Laut und klar sollen sie gesungen haben. Dann liefen die Löwen in die Arena, griffen an und brachen sie zum Schweigen. So geht die Legende von den ersten Christen in Rom. Staunend wird berichtet, wie die Verfolgten ihrem Glauben treu blieben bis zum letzten Atemzug. Dass diese Legende nicht vergangen ist, zeigen Berichte von Christenverfolgungen bis zum heutigen Tag. Das Singen christlicher Lieder wird in manchen Ländern der Erde immer noch mit Gefängnis bestraft. Doch selbst dort hört das Singen nicht auf….
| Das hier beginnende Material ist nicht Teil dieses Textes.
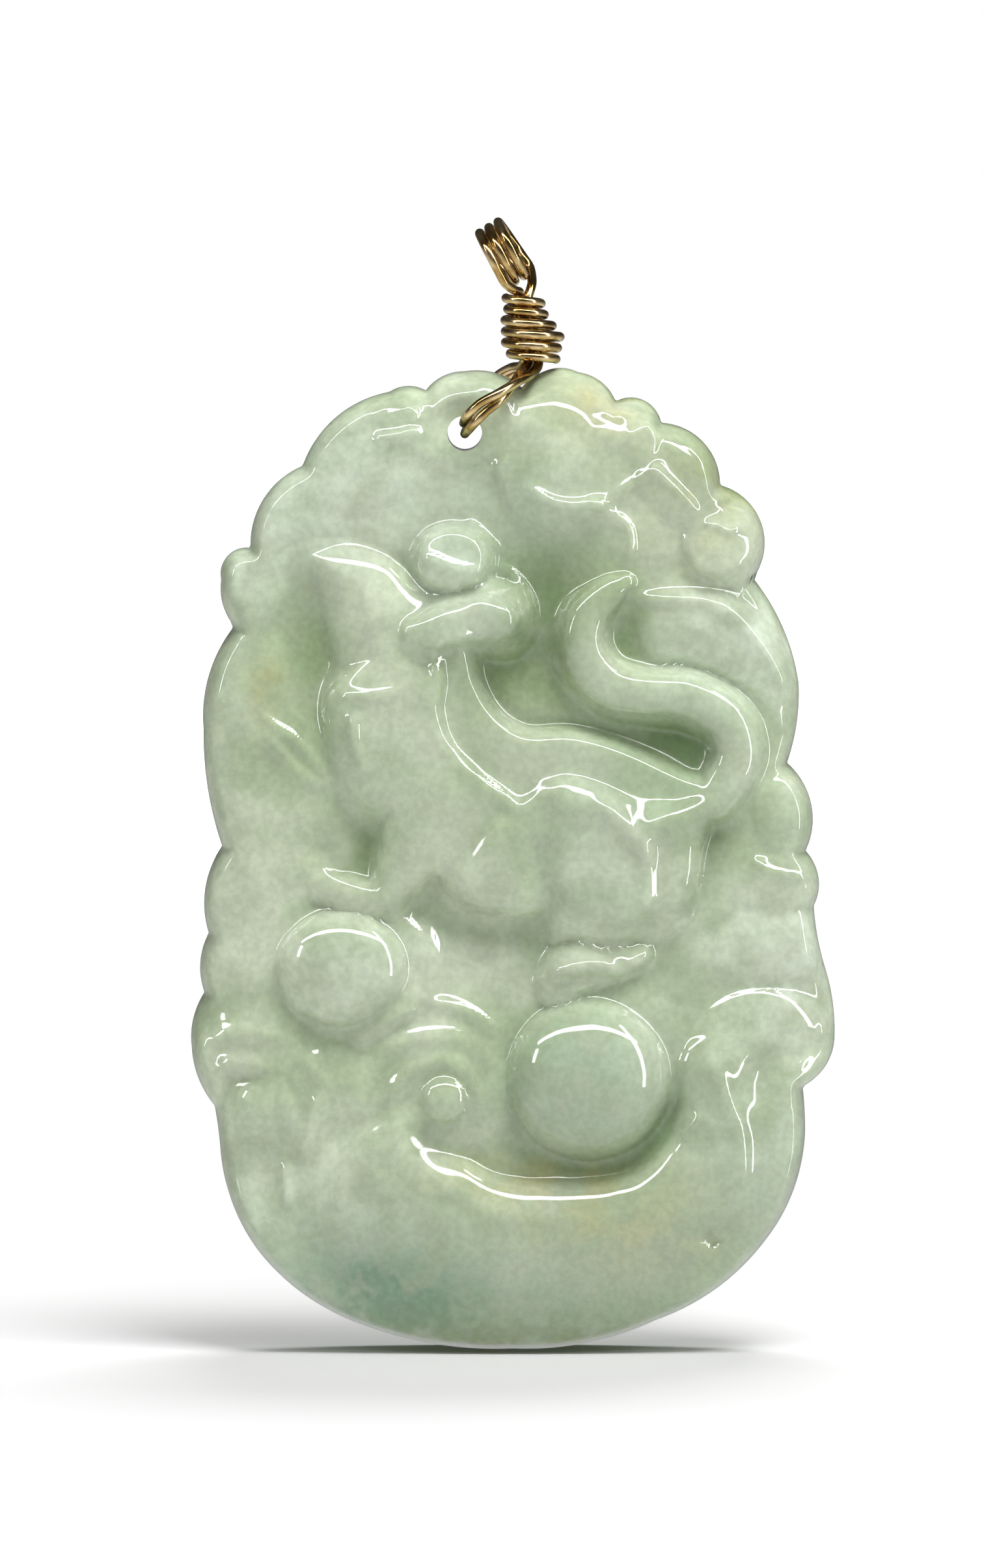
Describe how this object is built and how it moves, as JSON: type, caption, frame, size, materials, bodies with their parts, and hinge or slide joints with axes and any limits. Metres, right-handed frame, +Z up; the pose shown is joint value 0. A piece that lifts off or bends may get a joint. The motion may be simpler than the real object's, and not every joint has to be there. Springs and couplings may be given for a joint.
{
  "type": "jade mouse pendant",
  "caption": "Oval carved jade plaque with a lobed edge and a mouse, tail, clouds, fruit and scrolls in relief, drilled and hung on a wrapped gold-coloured wire loop.",
  "frame": {"origin": "inside top of the wire loop, where a neck chain bears", "axes": "+Z up as the pendant hangs, -Y the carved front, +X to the viewer's right, the way the mouse faces"},
  "size_m": [0.0356, 0.0094, 0.0625],
  "materials": {
    "jade": "polished, slightly translucent, pale green with whiter and greener clouds",
    "gold_wire": "polished gold colour"
  },
  "bodies": {
    "bail": {"bail_wire": "gold_wire", "wrap_wire": "gold_wire"},
    "stone": {"jade_plaque": "jade"}
  },
  "joints": [
    {"name": "stone_swing", "type": "hinge", "parent": "bail", "child": "stone", "pos_m": [-0.00146, 0, -0.01076], "axis": [0, 1, 0], "range_deg": [-1.5, 40]}
  ]
}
Lieder können „einfach so“ im Hintergrund laufen, um Stille zu vertreiben und eine angenehme Gefühlslage herzustellen. Doch waren sie immer schon unendlich viel mehr als nur Mittel zum Zweck. Traurig oder fröhlich, poetisch ergreifend oder energetisch aufgeladen: ihrer Stimmung sind fast keine Grenzen gesetzt. Lieder sind Helfer gegen die Angst. Sie geben Trost in dunklen Stunden. Sie bieten überströmender Freude ein Gefäß. Indem sie der Welt vom Glück erzählen, tauchen sie sie in schönes Licht. Über Grenzen hinweg verbinden sie Menschen zu einer Gemeinschaft. Große Ideen und tiefe Überzeugungen finden in ihnen Ausdruck. Lieder sind der Königswege des Gotteslobes.
Deshalb ruft eine Stimme morgen in die Welt: „Singet dem Herrn ein neues Lied, denn er tut Wunder!“ (Psalm 98,1). Dieser Sonntag heißt „Kantate“, das bedeutet „Singet“. Den Namen trägt er schon lange, doch in diesem Jahr lenkt er die Aufmerksamkeit ganz besonders auf den Gesang. Über Wochen waren die regulären Gottesdienste ausgesetzt aufgrund der Corona-Pandemie. Nun werden sie vielerorts wieder aufgenommen. Die geltenden Gesundheitsregeln werden beachtet und das schließt ein, auf das Singen von Liedern zu verzichten.
Für erfahrene Gottesdienstbesucher mutet es seltsam an. Es irritiert wohl auch jene, die das Singen über das Zuhören schätzen. Der Verzicht bedeutet höchste Rücksicht und macht deutlich, dass es jetzt nicht so ist vor der Krise. Vielleicht lässt das Fehlen auch erleben, worum es beim Singen eigentlich geht und warum der Gesang dem Glauben eingeschrieben ist seit alters her. Bis das Singen in der Gemeinschaft wieder möglich ist, ist jeder für sich frei, sein eigenes Lied zu singen. Am Sonntag Kantate könnten Klage und Dank mitklingen, bis heute mehr oder weniger heil durch die zurückliegende Zeit gekommen zu sein.